Sunday, March 29, 2009

Fifth Sunday of Lent

"We want to see Jesus", some Greeks ask the disciples. Why, we have no idea, but the desire is one that we can all share. Jesus recognizes that His hour is coming, when He is going to be like the grain of wheat that dies to produce much fruit of righteousness and eternal life. Those who desire to serve Jesus must follow Him (and whoever follows Him must serve Him, too). The glory that Jesus is about to reveal is for us, for those who serve and follow Him. He is to be glorified on the cross and will draw all to Himself. As we are drawn to Christ, may our desire to see Jesus be fulfilled!

Sunday, March 22, 2009

Fourth Sunday of Lent

For God so loved the world that he gave his only Son,
so that everyone who believes in him might not perish
but might have eternal life.
For God did not send his Son into the world to condemn the world,
but that the world might be saved through him.
Whoever believes in him will not be condemned,
but whoever does not believe has already been condemned,
because he has not believed in the name of the only Son of God.
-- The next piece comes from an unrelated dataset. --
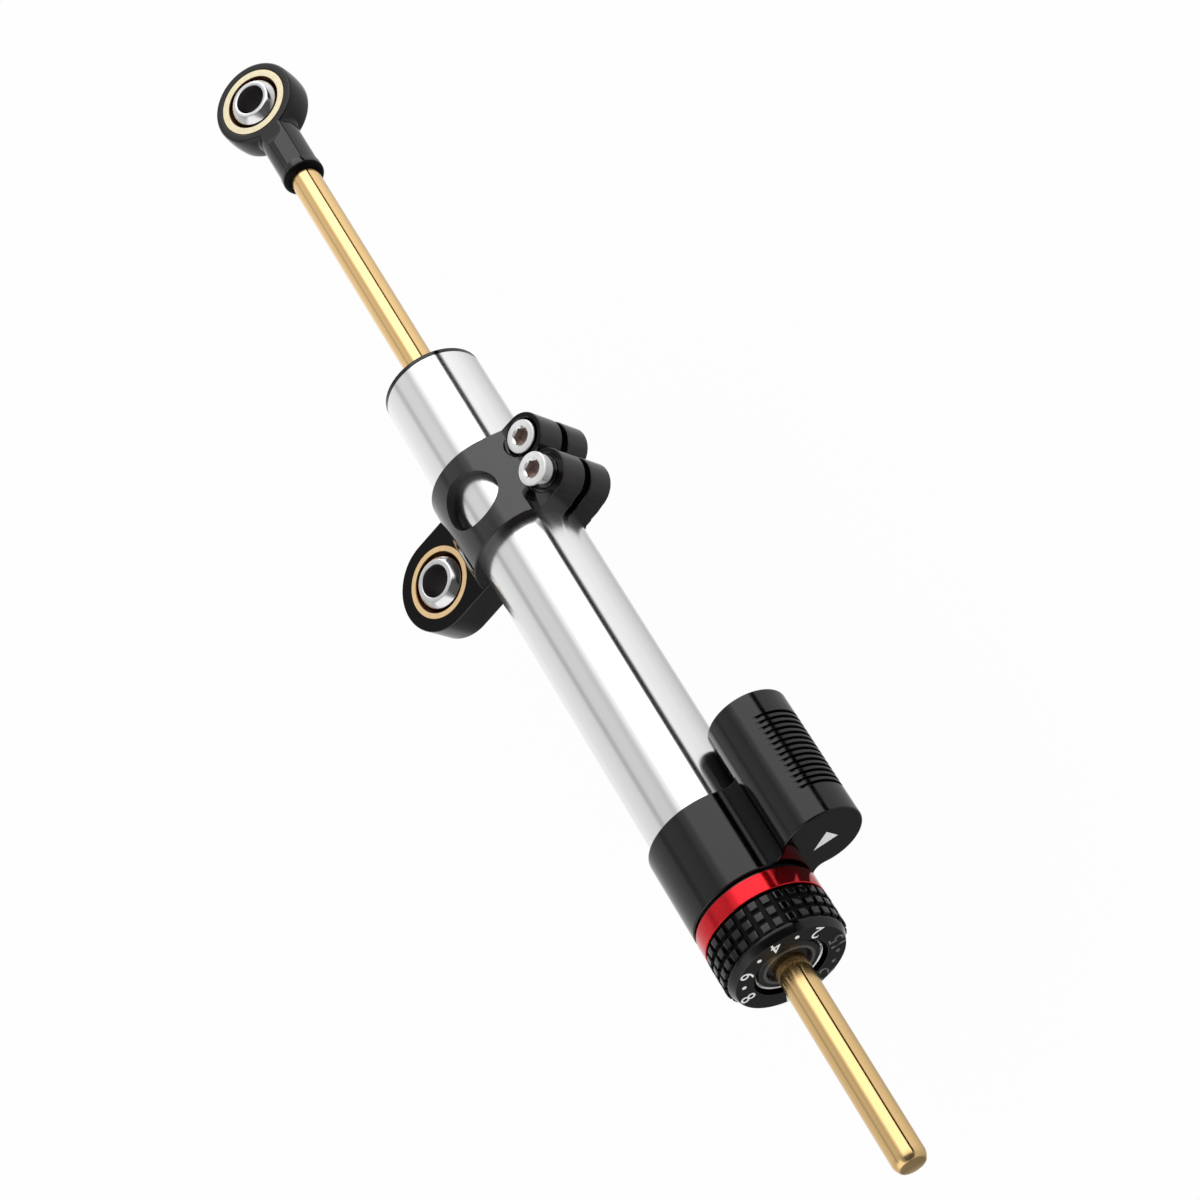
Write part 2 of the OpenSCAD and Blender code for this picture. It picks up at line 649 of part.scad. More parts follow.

Perhaps the best known passage in Scripture (flashed at sports games by some rainbow haired men), this passage from today's Gospel tells us how much God loves us. The account of Nicodemus' encounter of Christ is the beginning of Jesus's proclamation of His purpose and ultimate message - salvation and God's love. Nicodemus came hidden in the darkness, but Jesus Christ, the light of the world, reveals the truth to him. God loves the world so much that He sent His Son, the second Person of the Trinity, to save it. But this salvation is not automatic - some may prefer the darkness of sins. Those who believe are not condemned, but their works have to show their belief, living the truth in the light, and our works done in God. There is a tender balance here - between the love of God and our human wills, and between presumption of salvation and forgiveness of sins. Just because God loves us does not mean we can sin with no consequences assuming God will simply save us.

God's love saves us, but we must respond to that love by living our vocations - that call of love in our lives.